*EXERCISE:* Select the lines below containing the word "data".

*INFORMATION SHOWN:*
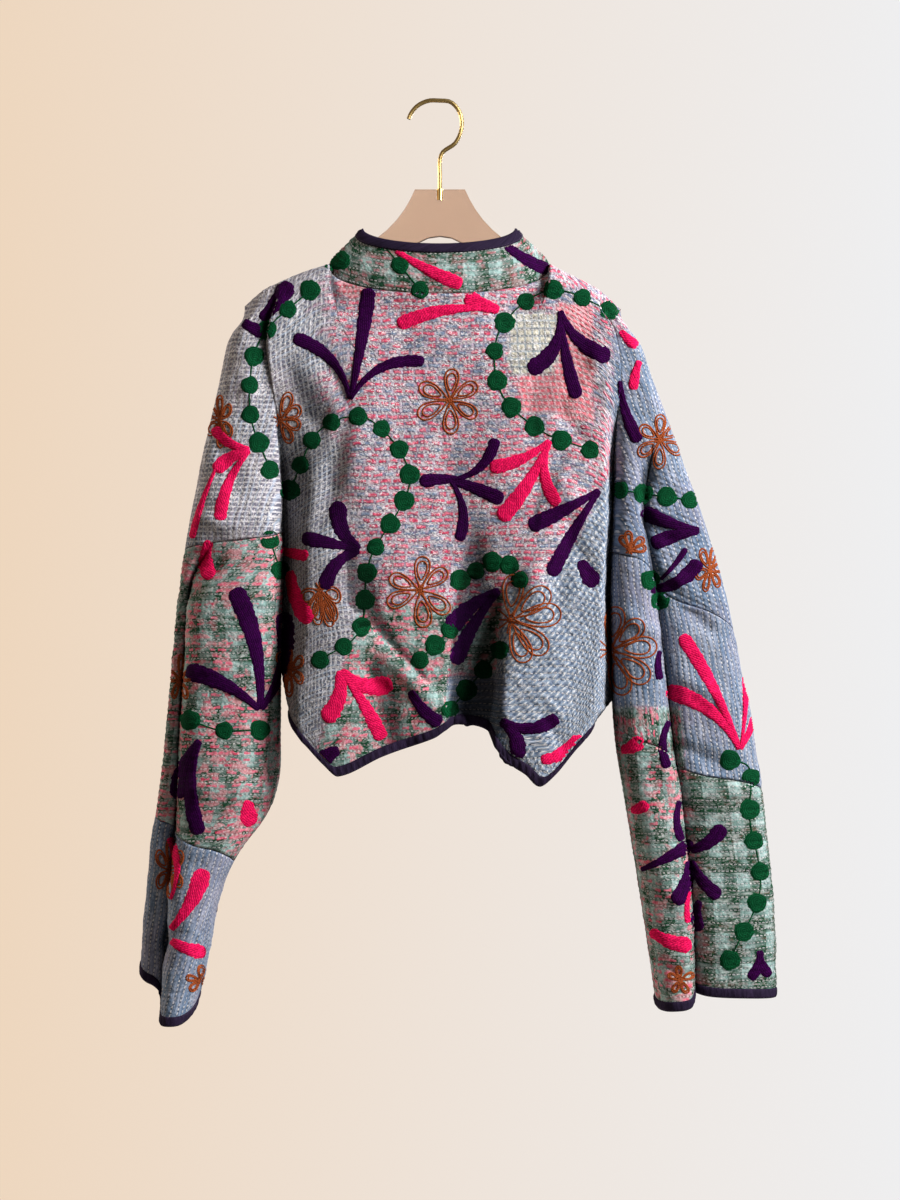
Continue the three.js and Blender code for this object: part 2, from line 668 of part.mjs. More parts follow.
function heldBack(p, half) {
  if (half < 0) p.x = Math.min(p.x, frontLimit(half));
  if (half > 0) p.x = Math.max(p.x, frontLimit(half));
  return p;
}

// v is 0 at the collar's upper edge and 1 at the neck seam.
function collarPoint({ side, half, s }, v) {
  const seam = neckPoint(side, s);
  const q = (seam.x - neckCentre) / neckHalf;
  const drop = side < 0 ? collarTop.backDrop : collarTop.frontDrop;
  const top = new THREE.Vector3(
    collarTop.centre + collarTop.half * q,
    side * collarTop.deep * seam.out,
    collarTop.side - drop * seam.out,
  );
  const p = new THREE.Vector3(seam.x, seam.y, seam.z + seamGap).lerp(top, 1 - v);
  const bulge = collarTop.bulge * Math.sin(Math.PI * v);
  p.x += bulge * q;
  p.y += bulge * side * seam.out;
  if (half !== 0 && s === 0.5) p.inward = straightBack();
  else if (v === 1) p.inward = new THREE.Vector3(neckCentre - p.x, -p.y, 0).normalize();
  return heldBack(p, half);
}

const collarSlope = 52;      // from the neck seam to the upper edge
const collarBound = bindingWidth / collarSlope;

function addCollar() {
  const columns = neckColumns();
  const from = collarBound + seamStep / collarSlope;
  const points = steps(count.collar).map((v) => columns.map((c) => collarPoint(c, mix(from, 1, v))));
  addPiece('collar', buildWall(points, { rise: quiltRows }), plaid);
  const strip = steps(2).map((v) => columns.map((c) => collarPoint(c, v * collarBound)));
  addPiece('binding_collar', bindingStrip(strip), aubergine);
}

// ---- Bound edges of the body ----
function addHem() {
  const near = steps(count.back.body).map((s) => ({ side: -1, half: 0, s }));
  const far = steps(count.front.body / 2).reverse();
  const left = far.slice(0, -1).map((v) => ({ side: 1, half: -1, s: v / 2 }));
  const right = far.slice(1).map((v) => ({ side: 1, half: 1, s: 0.5 + v / 2 }));
  const columns = [...left, ...near, ...right];
  const points = steps(2).map((v) => columns.map(({ side, half, s }) => {
    const z = hemEdge(side, s) + bindingWidth * (1 - v);
    const p = cloth(side, 1 + s, z, half);
    p.inward = s === 0.5 && half !== 0 ? straightBack() : inwardAt(side, 1 + s, z, half);
    return p;
  }));
  addPiece('binding_hem', bindingStrip(points), aubergine);
}

// One strip from the collar's upper edge down the front edge to the hem.
function addFrontBinding(name, half) {
  const edge = [];
  const addEdge = (z) => edge.push(cloth(1, 1.5, z, half));
  for (const v of steps(count.collar)) edge.push(collarPoint({ side: 1, half, s: 0.5 }, v));
  const rows = count.front.upper + count.front.lower;
  for (let i = 1; i <= rows; i += 1) addEdge(rowHeight(1, 1.5, i, count.front));
  for (const up of [bindingWidth / 2, 0]) addEdge(hemEdge(1, 0.5) + up);
  const across = steps(2).map((v) => -half * (seamGap + v * bindingWidth));
  if (half < 0) across.reverse();
  const points = edge.map((p) => across.map((dx) => {
    const q = new THREE.Vector3(p.x + dx, p.y, p.z);
    q.inward = straightBack();
    return q;
  }));
  addPiece(name, bindingStrip(points, onSide(1)), aubergine);
}

// ---- Hanger ----
const plate = { thick: 8, topZ: -91, left: -23, right: 29, centre: 3, lip: 6 };
const notch = { wide: 7.6, deep: 11 };
const hook = { wire: 4.4, sides: 10, steps: 40 };
const ferruleStep = 1;       // how far the ferrule stands out of the notch
const arch = { half: 58, top: -139, foot: -208, kneeX: 6, toeX: 22, toeZ: 18, bendZ: 14 };
const archBend = { left: [-22, -44], right: [28, 50], z: -160 };
const tips = { left: -188, right: 178, top: -222, lowLeft: -232, lowRight: -236, run: 16 };

// The plate's necks, from its top down to its shoulders: two bends and where they end.
const plateNeck = {
  left: table('x z', [-32, -112], [-46, -134], [-79, -152]),
  right: table('x z', [38, -112], [52, -134], [84, -152]),
};
// Its upper edge lies this far under the shoulder seams at each of these places.
const underSeam = { left: [-176, -160, -140, -125], right: [130, 145, 158, 168] };
const seamEnds = { left: -109, right: 114, drop: 1 };
const tipBend = { left: -184, right: 173 };

// The wire's middle, from its foot in the ferrule over the crown to its free end.
const hookPath = table('x z', [3, -75], [3, -60], [6, -51.5], [19, -42], [25.5, -27], [24, -11],
  [14.5, 0.5], [2, 2.2], [-9, 2], [-20, -3], [-27, -11], [-29.5, -17]);

function plateOutline() {
  const edge = (x) => read(x < 0 ? shoulderLeft : shoulderRight, 'x', 'z', x) - plate.lip;
  const notchHalf = notch.wide / 2;
  const toe = arch.half + arch.toeX;
  const { left: neckL, right: neckR } = plateNeck;
  const s = new THREE.Shape();
  s.moveTo(plate.centre + notchHalf, plate.topZ);
  s.lineTo(plate.right, plate.topZ);
  s.bezierCurveTo(neckR[0].x, neckR[0].z, neckR[1].x, neckR[1].z, neckR[2].x, neckR[2].z);
  s.lineTo(seamEnds.right, edge(shoulderRight[0].x) - seamEnds.drop);
  for (const x of underSeam.right) s.lineTo(x, edge(x));
  s.quadraticCurveTo(tips.right, edge(tipBend.right), tips.right, tips.top);
  s.quadraticCurveTo(tips.right, tips.lowRight, tips.right - tips.run, tips.lowRight);

  // under the plate, round the arch
  s.lineTo(plate.centre + toe, arch.foot - arch.toeZ);
  s.quadraticCurveTo(plate.centre + arch.half, arch.foot - arch.bendZ,
    plate.centre + arch.half - arch.kneeX, arch.foot);
  s.bezierCurveTo(archBend.right[1], archBend.z, archBend.right[0], arch.top, plate.centre, arch.top);
  s.bezierCurveTo(archBend.left[0], arch.top, archBend.left[1], archBend.z,
    plate.centre - arch.half + arch.kneeX, arch.foot);
  s.quadraticCurveTo(plate.centre - arch.half, arch.foot - arch.bendZ,
    plate.centre - toe, arch.foot - arch.toeZ);

  s.lineTo(tips.left + tips.run, tips.lowLeft);
  s.quadraticCurveTo(tips.left, tips.lowLeft, tips.left, tips.top);
  s.quadraticCurveTo(tips.left, edge(tipBend.left), underSeam.left[0], edge(underSeam.left[0]));
  for (const x of underSeam.left.slice(1)) s.lineTo(x, edge(x));
  s.lineTo(seamEnds.left, edge(shoulderLeft[shoulderLeft.length - 1].x) - seamEnds.drop);
  s.lineTo(neckL[2].x, neckL[2].z);
  s.bezierCurveTo(neckL[1].x, neckL[1].z, neckL[0].x, neckL[0].z, plate.left, plate.topZ);
  s.lineTo(plate.centre - notchHalf, plate.topZ);
  s.lineTo(plate.centre - notchHalf, plate.topZ - notch.deep);
  s.lineTo(plate.centre + notchHalf, plate.topZ - notch.deep);
  s.closePath();
  return s;
}

function addPlate() {
  const geometry = new THREE.ExtrudeGeometry(plateOutline(), {
    depth: plate.thick, bevelEnabled: false, curveSegments: 6,
  });
  geometry.rotateX(Math.PI / 2);
  geometry.translate(0, plate.thick / 2, 0);
  addPiece('hanger_plate', geometry, acrylic);
}

function addHook() {
  const radius = notch.wide / 2 - seamGap;
  const height = notch.deep - seamGap + ferruleStep;
  const ferrule = new THREE.CylinderGeometry(radius, radius, height, 20);
  ferrule.rotateX(Math.PI / 2);
  ferrule.translate(plate.centre, 0, plate.topZ + ferruleStep - height / 2);
  addPiece('hanger_ferrule', ferrule, brass);

  const stemFoot = { x: plate.centre, z: plate.topZ + ferruleStep + seamGap };
  const middle = [stemFoot, ...hookPath].map(({ x, z }) => new THREE.Vector3(x, 0, z));
  const path = new THREE.CatmullRomCurve3(middle, false, 'centripetal');
  const section = new THREE.Shape();
  section.absarc(0, 0, hook.wire / 2, 0, 2 * Math.PI);
  const wire = new THREE.ExtrudeGeometry(section, {
    steps: hook.steps, extrudePath: path, curveSegments: hook.sides / 2, bevelEnabled: false,
  });
  addPiece('hanger_hook', wire, brass);
}

// ---- The whole thing ----
addBack();
addFront('front_left', -1);
addFront('front_right', 1);
addSleeve('sleeve_left_upper', true, 'leftUpper', 'leftLower', count.sleeve.upper, plaid);
addSleeve('sleeve_left_lower', true, 'leftLower', 'leftCuff', count.sleeve.lower, indigo);
addSleeve('sleeve_right_upper', false, 'rightUpper', 'rightLower', count.sleeve.upper, indigo);
addSleeve('sleeve_right_lower', false, 'rightLower', 'rightCuff', count.sleeve.lower, plaid);
addCuff('binding_cuff_left', true, 'leftCuff');
addCuff('binding_cuff_right', false, 'rightCuff');
addCollar();
addHem();
addFrontBinding('binding_front_left', -1);
addFrontBinding('binding_front_right', 1);
addPlate();
addHook();

export default jacket;
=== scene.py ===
# Quilted and embroidered jacket on a smoke-clear plate hanger, looking at its back.
# Metres, +Z up. The back of the jacket faces -Y, and the origin is under the crown of the hook.
import math

import bpy
import numpy as np
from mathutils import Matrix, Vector, noise
from mathutils.bvhtree import BVHTree


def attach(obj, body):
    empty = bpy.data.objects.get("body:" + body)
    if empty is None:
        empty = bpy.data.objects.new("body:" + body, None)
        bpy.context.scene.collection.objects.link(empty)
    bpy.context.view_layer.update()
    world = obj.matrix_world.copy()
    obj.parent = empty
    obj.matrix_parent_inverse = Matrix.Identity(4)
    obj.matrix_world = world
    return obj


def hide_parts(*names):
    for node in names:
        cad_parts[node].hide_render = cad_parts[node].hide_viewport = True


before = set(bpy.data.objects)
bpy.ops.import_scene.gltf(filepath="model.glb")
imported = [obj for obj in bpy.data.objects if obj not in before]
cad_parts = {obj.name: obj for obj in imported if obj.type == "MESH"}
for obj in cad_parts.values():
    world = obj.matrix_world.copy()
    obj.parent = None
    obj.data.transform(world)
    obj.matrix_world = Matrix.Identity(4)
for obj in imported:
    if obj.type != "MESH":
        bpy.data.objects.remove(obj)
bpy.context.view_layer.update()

mm = 0.001

# The cut of the cloth, in millimetres
cut = {
    "clothWall": 2.4,
    "bindingWall": 3.8,
    "bindingWidth": 10,
    "seamGap": 0.3,
    "frontGapNeck": 4,
    "frontGapHem": 9,
    "frontCentre": 4,
    "tucked": 2,       # how far the cloth runs under its binding
}
neckCut = {"centre": 2.5, "half": 114.5, "side": -168, "share": 0.25}
neckDepth = {
    -1: {"drop": 36, "deep": 34, "round": 0.4},  # the back
    1: {"drop": 48, "deep": 32, "round": 0.6},   # the fronts
}
collarCut = {"centre": 2, "half": 78.5, "side": -131, "deep": 30, "bulge": 2.5,
             "dropBack": 21, "dropFront": 27}
riseShare = 0.125   # of the body's width that climbs out of the fold beside a sleeve
turn = 4 / 9        # where the groove lies across the back of a sleeve


def table(names, *rows):
    return {name: np.array([row[i] for row in rows], float) for i, name in enumerate(names.split())}


leftSleeve = table(
    "z out split inn near outer dent far grooved",
    (-212, -200, -190, -165, 22, 14, 8, 22, 0), (-240, -215, -203, -168, 25, 16, 8, 24, 0),
    (-300, -228, -214, -166, 31, 18, 8, 28, 0), (-380, -245, -235, -162, 37, 18, 8, 32, 0),
    (-445, -258, -248, -160, 41, 18, 8, 34, 0), (-500, -266, -253, -159, 43, 18, 7, 36, 1),
    (-580, -275, -261, -162, 45, 18, 6, 38, 1), (-660, -281, -266, -163, 46, 20, 6, 40, 1),
    (-700, -286, -267, -164, 47, 20, 6, 42, 1), (-740, -292, -269, -177, 48, 22, 6, 44, 1),
    (-780, -297, -273, -206, 50, 22, 6, 47, 1), (-820, -301, -275, -225, 52, 24, 6, 50, 1),
    (-880, -306, -280, -237, 55, 26, 6, 53, 1), (-950, -309, -284, -254, 58, 28, 6, 56, 1))
rightSleeve = table(
    "z out split inn near outer dent far grooved",
    (-215, 191, 184, 168, 22, 14, 8, 22, 0), (-240, 207, 196, 178, 25, 16, 8, 24, 0),
    (-300, 228, 204, 185, 30, 18, 10, 28, 0), (-360, 250, 207, 184, 36, 20, 10, 32, 0.3),
    (-420, 272, 213, 183, 40, 24, 9, 34, 1), (-500, 297, 224, 179, 42, 27, 8, 36, 1),
    (-580, 314, 234, 181, 45, 29, 8, 38, 1), (-660, 329, 243, 185, 46, 30, 8, 40, 1),
    (-740, 340, 254, 198, 46, 31, 8, 40, 1), (-860, 351, 265, 217, 47, 33, 8, 40, 1),
    (-950, 351, 265, 230, 48, 34, 8, 40, 1))
body = table(
    "z edgeL edgeR floor back front",
    (-205, -130, 135, 18, 27, 26), (-240, -112, 150, 20, 31, 28), (-300, -106, 168, 14, 33, 30),
    (-380, -119, 171, 7, 35, 32), (-460, -128, 170, 4, 38, 33), (-540, -130, 166, 3, 44, 35),
    (-590, -135, 163, 2.8, 48, 38), (-620, -138, 159, 2.8, 51, 40), (-660, -136, 147, 2.8, 54, 42),
    (-710, -120, 126, 2.8, 57, 44))
underarm = {"left": -590, "right": -622, "opens": 14, "joins": 8}
# The last three set where and how strongly the back's colour is darkened beside the left sleeve, as painted
# shade.
valley = {"from": -290, "to": -405, "shadingFrom": -270, "shadingTo": -400, "shading": 0.62}   # beside the sleeves
sideLeft = table("z x", (-590, -161.7), (-612, -157), (-645, -151), (-710, -140))
sideRight = table("z x", (-622, 181.5), (-632, 172), (-645, 162), (-665, 152), (-710, 140))
shoulderLeft = table("x z", (-200, -212), (-190, -203), (-176, -193), (-140, -177), (-112, -168))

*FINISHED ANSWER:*
    empty = bpy.data.objects.get("body:" + body)
        empty = bpy.data.objects.new("body:" + body, None)
before = set(bpy.data.objects)
imported = [obj for obj in bpy.data.objects if obj not in before]
    obj.data.transform(world)
        bpy.data.objects.remove(obj)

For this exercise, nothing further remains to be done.